◆ What you need to do
Write the material out again exactly as it stands.

◆ Dataset excerpt

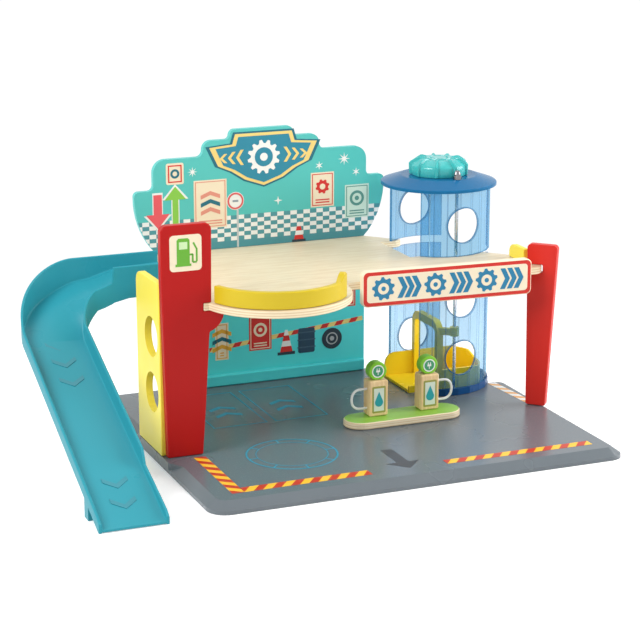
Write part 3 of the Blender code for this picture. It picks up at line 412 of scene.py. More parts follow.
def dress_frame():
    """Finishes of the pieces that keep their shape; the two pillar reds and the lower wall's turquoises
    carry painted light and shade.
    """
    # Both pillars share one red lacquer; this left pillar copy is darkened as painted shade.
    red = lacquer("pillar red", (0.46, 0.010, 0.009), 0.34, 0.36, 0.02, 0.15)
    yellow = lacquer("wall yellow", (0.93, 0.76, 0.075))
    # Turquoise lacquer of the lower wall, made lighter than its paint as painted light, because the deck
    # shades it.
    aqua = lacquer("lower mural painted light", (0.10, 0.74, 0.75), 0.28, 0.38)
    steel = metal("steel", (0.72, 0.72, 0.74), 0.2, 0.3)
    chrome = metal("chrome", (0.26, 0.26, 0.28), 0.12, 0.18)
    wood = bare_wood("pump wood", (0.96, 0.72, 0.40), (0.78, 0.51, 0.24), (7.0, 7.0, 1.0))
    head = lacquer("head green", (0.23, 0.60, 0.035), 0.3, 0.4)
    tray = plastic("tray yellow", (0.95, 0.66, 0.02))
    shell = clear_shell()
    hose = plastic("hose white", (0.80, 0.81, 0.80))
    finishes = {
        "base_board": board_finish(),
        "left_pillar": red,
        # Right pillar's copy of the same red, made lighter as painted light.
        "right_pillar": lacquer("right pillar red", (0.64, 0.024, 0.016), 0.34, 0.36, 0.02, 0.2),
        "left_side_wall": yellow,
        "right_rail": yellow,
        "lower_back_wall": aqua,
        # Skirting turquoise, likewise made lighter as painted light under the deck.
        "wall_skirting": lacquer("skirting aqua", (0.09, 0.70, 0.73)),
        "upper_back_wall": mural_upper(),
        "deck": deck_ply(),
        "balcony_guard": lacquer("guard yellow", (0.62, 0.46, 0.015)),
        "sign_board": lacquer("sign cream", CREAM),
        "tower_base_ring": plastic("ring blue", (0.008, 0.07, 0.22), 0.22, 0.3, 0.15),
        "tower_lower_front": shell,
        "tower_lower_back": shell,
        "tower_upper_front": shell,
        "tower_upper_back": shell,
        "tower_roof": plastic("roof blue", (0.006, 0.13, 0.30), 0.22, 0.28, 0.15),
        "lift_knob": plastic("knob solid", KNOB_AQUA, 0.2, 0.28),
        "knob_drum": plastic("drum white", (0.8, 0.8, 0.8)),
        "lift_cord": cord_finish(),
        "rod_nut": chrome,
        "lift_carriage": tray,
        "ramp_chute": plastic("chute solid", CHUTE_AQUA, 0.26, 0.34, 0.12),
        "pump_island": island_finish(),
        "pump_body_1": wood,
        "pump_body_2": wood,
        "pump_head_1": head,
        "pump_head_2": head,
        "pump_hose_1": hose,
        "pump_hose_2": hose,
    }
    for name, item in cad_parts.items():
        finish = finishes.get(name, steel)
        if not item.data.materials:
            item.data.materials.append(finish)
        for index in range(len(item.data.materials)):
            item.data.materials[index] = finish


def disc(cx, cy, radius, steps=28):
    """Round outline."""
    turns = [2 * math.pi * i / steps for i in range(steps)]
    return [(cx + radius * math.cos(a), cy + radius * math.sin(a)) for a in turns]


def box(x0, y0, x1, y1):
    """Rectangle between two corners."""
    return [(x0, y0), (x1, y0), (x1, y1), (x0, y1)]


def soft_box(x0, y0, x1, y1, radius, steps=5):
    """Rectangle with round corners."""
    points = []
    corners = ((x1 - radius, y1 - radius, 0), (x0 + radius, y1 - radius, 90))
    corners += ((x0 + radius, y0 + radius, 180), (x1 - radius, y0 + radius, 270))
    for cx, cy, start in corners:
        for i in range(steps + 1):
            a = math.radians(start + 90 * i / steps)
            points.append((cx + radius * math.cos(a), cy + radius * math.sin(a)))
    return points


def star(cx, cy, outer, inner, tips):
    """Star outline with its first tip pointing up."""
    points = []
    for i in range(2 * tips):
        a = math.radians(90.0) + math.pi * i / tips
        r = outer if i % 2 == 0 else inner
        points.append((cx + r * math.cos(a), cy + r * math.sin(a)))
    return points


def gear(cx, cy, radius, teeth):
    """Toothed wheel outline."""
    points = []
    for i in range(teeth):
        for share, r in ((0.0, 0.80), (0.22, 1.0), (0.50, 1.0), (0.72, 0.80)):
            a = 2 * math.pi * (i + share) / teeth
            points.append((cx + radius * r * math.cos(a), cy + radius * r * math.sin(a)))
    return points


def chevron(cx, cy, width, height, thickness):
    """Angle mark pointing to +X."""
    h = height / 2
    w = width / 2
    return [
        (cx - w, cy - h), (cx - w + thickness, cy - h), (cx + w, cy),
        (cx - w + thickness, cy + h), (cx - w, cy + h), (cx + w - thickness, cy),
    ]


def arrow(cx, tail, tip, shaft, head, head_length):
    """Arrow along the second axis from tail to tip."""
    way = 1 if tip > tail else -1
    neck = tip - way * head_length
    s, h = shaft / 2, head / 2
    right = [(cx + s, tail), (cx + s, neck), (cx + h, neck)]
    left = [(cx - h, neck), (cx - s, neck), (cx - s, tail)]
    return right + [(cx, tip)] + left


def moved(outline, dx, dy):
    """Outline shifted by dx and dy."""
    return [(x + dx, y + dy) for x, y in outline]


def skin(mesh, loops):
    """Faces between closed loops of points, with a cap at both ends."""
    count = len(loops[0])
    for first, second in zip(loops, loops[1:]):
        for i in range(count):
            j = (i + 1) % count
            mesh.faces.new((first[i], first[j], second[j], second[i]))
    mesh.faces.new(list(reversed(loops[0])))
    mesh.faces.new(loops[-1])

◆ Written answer
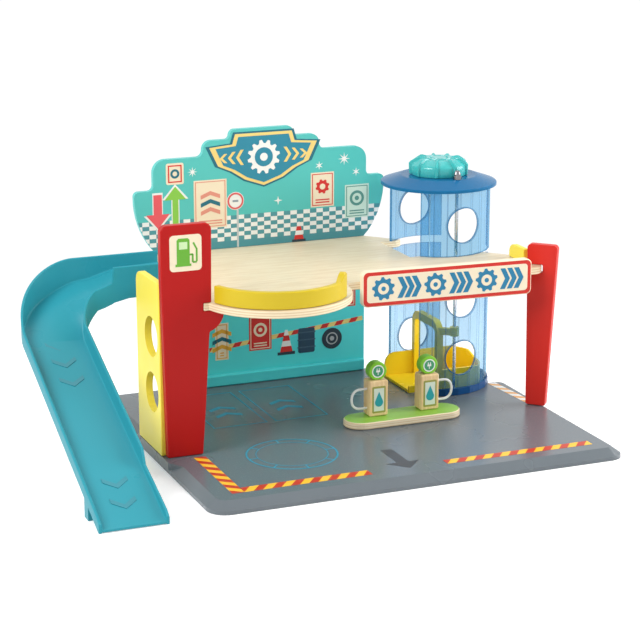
Write part 3 of the Blender code for this picture. It picks up at line 412 of scene.py. More parts follow.
def dress_frame():
    """Finishes of the pieces that keep their shape; the two pillar reds and the lower wall's turquoises
    carry painted light and shade.
    """
    # Both pillars share one red lacquer; this left pillar copy is darkened as painted shade.
    red = lacquer("pillar red", (0.46, 0.010, 0.009), 0.34, 0.36, 0.02, 0.15)
    yellow = lacquer("wall yellow", (0.93, 0.76, 0.075))
    # Turquoise lacquer of the lower wall, made lighter than its paint as painted light, because the deck
    # shades it.
    aqua = lacquer("lower mural painted light", (0.10, 0.74, 0.75), 0.28, 0.38)
    steel = metal("steel", (0.72, 0.72, 0.74), 0.2, 0.3)
    chrome = metal("chrome", (0.26, 0.26, 0.28), 0.12, 0.18)
    wood = bare_wood("pump wood", (0.96, 0.72, 0.40), (0.78, 0.51, 0.24), (7.0, 7.0, 1.0))
    head = lacquer("head green", (0.23, 0.60, 0.035), 0.3, 0.4)
    tray = plastic("tray yellow", (0.95, 0.66, 0.02))
    shell = clear_shell()
    hose = plastic("hose white", (0.80, 0.81, 0.80))
    finishes = {
        "base_board": board_finish(),
        "left_pillar": red,
        # Right pillar's copy of the same red, made lighter as painted light.
        "right_pillar": lacquer("right pillar red", (0.64, 0.024, 0.016), 0.34, 0.36, 0.02, 0.2),
        "left_side_wall": yellow,
        "right_rail": yellow,
        "lower_back_wall": aqua,
        # Skirting turquoise, likewise made lighter as painted light under the deck.
        "wall_skirting": lacquer("skirting aqua", (0.09, 0.70, 0.73)),
        "upper_back_wall": mural_upper(),
        "deck": deck_ply(),
        "balcony_guard": lacquer("guard yellow", (0.62, 0.46, 0.015)),
        "sign_board": lacquer("sign cream", CREAM),
        "tower_base_ring": plastic("ring blue", (0.008, 0.07, 0.22), 0.22, 0.3, 0.15),
        "tower_lower_front": shell,
        "tower_lower_back": shell,
        "tower_upper_front": shell,
        "tower_upper_back": shell,
        "tower_roof": plastic("roof blue", (0.006, 0.13, 0.30), 0.22, 0.28, 0.15),
        "lift_knob": plastic("knob solid", KNOB_AQUA, 0.2, 0.28),
        "knob_drum": plastic("drum white", (0.8, 0.8, 0.8)),
        "lift_cord": cord_finish(),
        "rod_nut": chrome,
        "lift_carriage": tray,
        "ramp_chute": plastic("chute solid", CHUTE_AQUA, 0.26, 0.34, 0.12),
        "pump_island": island_finish(),
        "pump_body_1": wood,
        "pump_body_2": wood,
        "pump_head_1": head,
        "pump_head_2": head,
        "pump_hose_1": hose,
        "pump_hose_2": hose,
    }
    for name, item in cad_parts.items():
        finish = finishes.get(name, steel)
        if not item.data.materials:
            item.data.materials.append(finish)
        for index in range(len(item.data.materials)):
            item.data.materials[index] = finish


def disc(cx, cy, radius, steps=28):
    """Round outline."""
    turns = [2 * math.pi * i / steps for i in range(steps)]
    return [(cx + radius * math.cos(a), cy + radius * math.sin(a)) for a in turns]


def box(x0, y0, x1, y1):
    """Rectangle between two corners."""
    return [(x0, y0), (x1, y0), (x1, y1), (x0, y1)]


def soft_box(x0, y0, x1, y1, radius, steps=5):
    """Rectangle with round corners."""
    points = []
    corners = ((x1 - radius, y1 - radius, 0), (x0 + radius, y1 - radius, 90))
    corners += ((x0 + radius, y0 + radius, 180), (x1 - radius, y0 + radius, 270))
    for cx, cy, start in corners:
        for i in range(steps + 1):
            a = math.radians(start + 90 * i / steps)
            points.append((cx + radius * math.cos(a), cy + radius * math.sin(a)))
    return points


def star(cx, cy, outer, inner, tips):
    """Star outline with its first tip pointing up."""
    points = []
    for i in range(2 * tips):
        a = math.radians(90.0) + math.pi * i / tips
        r = outer if i % 2 == 0 else inner
        points.append((cx + r * math.cos(a), cy + r * math.sin(a)))
    return points


def gear(cx, cy, radius, teeth):
    """Toothed wheel outline."""
    points = []
    for i in range(teeth):
        for share, r in ((0.0, 0.80), (0.22, 1.0), (0.50, 1.0), (0.72, 0.80)):
            a = 2 * math.pi * (i + share) / teeth
            points.append((cx + radius * r * math.cos(a), cy + radius * r * math.sin(a)))
    return points


def chevron(cx, cy, width, height, thickness):
    """Angle mark pointing to +X."""
    h = height / 2
    w = width / 2
    return [
        (cx - w, cy - h), (cx - w + thickness, cy - h), (cx + w, cy),
        (cx - w + thickness, cy + h), (cx - w, cy + h), (cx + w - thickness, cy),
    ]


def arrow(cx, tail, tip, shaft, head, head_length):
    """Arrow along the second axis from tail to tip."""
    way = 1 if tip > tail else -1
    neck = tip - way * head_length
    s, h = shaft / 2, head / 2
    right = [(cx + s, tail), (cx + s, neck), (cx + h, neck)]
    left = [(cx - h, neck), (cx - s, neck), (cx - s, tail)]
    return right + [(cx, tip)] + left


def moved(outline, dx, dy):
    """Outline shifted by dx and dy."""
    return [(x + dx, y + dy) for x, y in outline]


def skin(mesh, loops):
    """Faces between closed loops of points, with a cap at both ends."""
    count = len(loops[0])
    for first, second in zip(loops, loops[1:]):
        for i in range(count):
            j = (i + 1) % count
            mesh.faces.new((first[i], first[j], second[j], second[i]))
    mesh.faces.new(list(reversed(loops[0])))
    mesh.faces.new(loops[-1])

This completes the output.